Unique (?) idea for forecasting sales

I’m working on developing a model to predict total sales of a product. I have about a year and a half of bookings data, so I could do a standard time series analysis. However, I also have a lot of data about each ‘opportunity’ (potential sale) that was either closed or lost. ‘Opportunities’ are progressed along stages of a pipeline until they are closed or lost; they also have associated data about the prospective buyer, sales person, interaction history, industry, estimated size of bookings, etc.

My goal is ultimately to predict total bookings, but I want to account for all of this information about the current ‘opportunities’ which are the true ‘root cause’ of bookings.

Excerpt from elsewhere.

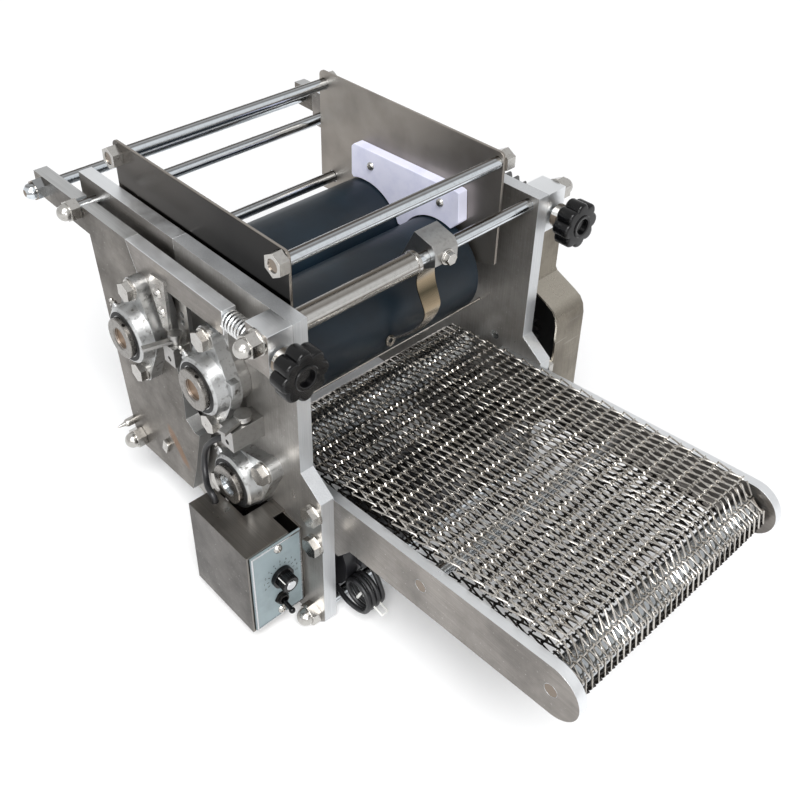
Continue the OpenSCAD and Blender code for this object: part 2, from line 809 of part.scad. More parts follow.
// Conveyor: side bars, rods, rollers and mesh belt

bar_in = half - side_t;
top_slope = 0.08;
tab_y = 24;

tab_reach = 12;
tab_margin = 16;

function bar_top(y) = end_z + side_h / 2 - top_slope * (y + reach);

// The bar: its round end, its sloping top and the tab that the two bolts hold to the foot.
module bar_outline_side() {
    tab_front = -foot_reach - tab_reach;
    low_tab = lower_bolt_z - tab_margin;
    polygon(concat(arc([-reach, end_z], side_h / 2, 90, 270), [
        [tab_front - tab_margin / 2, bar_top(tab_front) - side_h + over],
        [tab_front + tab_margin / 2, low_tab], [-tab_margin * 0.4, low_tab], [0, low_tab + tab_margin * 0.75],
        [tab_y, upper_bolt_z - tab_margin * 1.25], [tab_y, bar_top(tab_y)]]));
}

module conveyor_bar() {
    difference() {
        slab(bar_in, side_t) bar_outline_side();
        bar_x(bar_in - over, half + over, bolt_y, upper_bolt_z, bolt_d + 2 * fit, low);
        bar_x(bar_in - over, half + over, bolt_y, lower_bolt_z, bolt_d + 2 * fit, low);
        bar_x(bar_in - over, half + over, -reach, end_z, pin_d + 2 * fit, low);
        bar_x(bar_in - over, half + over, stay_y, stay_z, rod_d + 2 * fit, low);
    }
}

pin_d = 12;
stay_drop = 8;
stay_y = -reach / 2;
stay_z = end_z - stay_drop;

module conveyor_bar_left() {
    color("#a6a7a8") on_side(-1) conveyor_bar();
}

module conveyor_bar_right() {
    color("#a6a7a8") conveyor_bar();
}

module conveyor_rods() {
    color("#b0b1b2") {
        bar_x(-half, half, -reach, end_z, pin_d, low);
        bar_x(-half, half, stay_y, stay_z, rod_d, low);
    }
}

belt_gap = 3;
belt_in = bar_in - belt_gap;
end_roller_r = end_d / 2;
drive_r = drive_d / 2;

module end_roller() {
    color("#55575a") difference() {
        bar_x(-belt_in, belt_in, -reach, end_z, end_d);
        bar_x(-belt_in - over, belt_in + over, -reach, end_z, pin_d + 2 * fit);
    }
}

module conveyor_roller() {
    tail = small_x + small_w + tail_l;
    color("#5b5d60") translate([0, drive_y, drive_z])
        roller_body(drive_d, -belt_in, belt_in, outer, outer, tail);
}

// A loop round the two conveyor rollers, g outside their faces.
module belt_loop(g) {
    polygon(loop([drive_y, drive_z], drive_r + g, [-reach, end_z], end_roller_r + g));
}

module mesh_belt() {
    row = (reach + drive_y) / (belt_rows + 1);
    cell = 2 * belt_in / belt_cells;
    strand = 5;
    color("#6f7072") difference() {
        slab(-belt_in, 2 * belt_in) difference() {
            belt_loop(run + belt_t);
            belt_loop(run);
        }
        for (i = [0:belt_rows - 1]) {
            for (j = [0:belt_cells - 1]) {
                translate([-belt_in + j * cell + strand / 2, -reach + (i + 0.5) * row + strand / 2,
                    drive_z - 2 * drive_r]) cube([cell - strand, row - strand, 4 * drive_r]);
            }
        }
    }
}

// Gears, drawn with their axis along X

tooth_depth_share = 1.25;

module gear(x, w, teeth, bore) {
    pitch = tooth_m * teeth / 2;
    tip = pitch + tooth_m * 0.9;
    root = pitch - tooth_m * tooth_depth_share;
    step = 360 / teeth;
    translate([x, 0, 0]) rotate([90, 0, 90]) difference() {
        linear_extrude(w) polygon([for (i = [0:teeth - 1])
            for (p = [[root, -0.34], [pitch, -0.225], [tip, -0.1], [tip, 0.1], [pitch, 0.225], [root, 0.34]])
            p[0] * [cos((i + p[1]) * step), sin((i + p[1]) * step)]]);
        translate([0, 0, -over]) cylinder(h = w + 2 * over, d = bore, $fn = mid);
    }
}

shaft_bore = shaft_d + 2 * fit;

module front_gear() {
    color("#808387") translate([0, front_y, roller_z]) gear(gear_x, gear_w, roller_teeth, shaft_bore);
}

// The rear gear is turned by half a tooth, so that its gap faces the front gear's tooth.
module rear_gear() {
    color("#808387") translate([0, rear_y, roller_z]) rotate([180 / roller_teeth, 0, 0])
        gear(gear_x, gear_w, roller_teeth, shaft_bore);
}

mesh_angle = atan2(drive_z - roller_z, drive_y - front_y);
big_phase = mesh_angle - 360 / big_teeth * round(mesh_angle * big_teeth / 360);
small_mesh = mesh_angle + 180;
small_step = 360 / small_teeth;
small_phase = small_mesh - small_step * round(small_mesh / small_step) + small_step / 2;

module front_big_gear() {
    color("#77797d") translate([0, front_y, roller_z]) rotate([big_phase, 0, 0])
        gear(small_x, small_w, big_teeth, shaft_bore);
}

module conveyor_gear() {
    color("#77797d") translate([0, drive_y, drive_z]) rotate([small_phase, 0, 0])
        gear(small_x, small_w, small_teeth, shaft_bore);
}

// Motor, its belt and its two pulleys

motor_y = 8;
motor_z = 60;
motor_shaft_d = 14;
motor_gap = 2;
motor_x0 = -bar_in + motor_gap;
cord_t = 3;
pulley_rim = 2;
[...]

One idea I have is to use two different models serially as follows:

  1. Use historical ‘opportunities’ to build a model that predicts the bookings arising from an individual ‘opportunity’ (I’d probably use random forests or even plain old linear regression for this step).

  2. Use the model from 1 to predict the estimated bookings of all ‘opportunities’ currently in the pipeline, then sum those estimates based on the month each ‘opportunity’ was created.

  3. Use a time series model (possibly ARIMA?), using the 1.5 years of monthly historical time series data AND the predicted (using the model from 1) total bookings for all ‘opportunities’ created in that month.

Granted there would be a lag in those opportunities converting to actual bookings, but the time series model should be able to deal with the lag.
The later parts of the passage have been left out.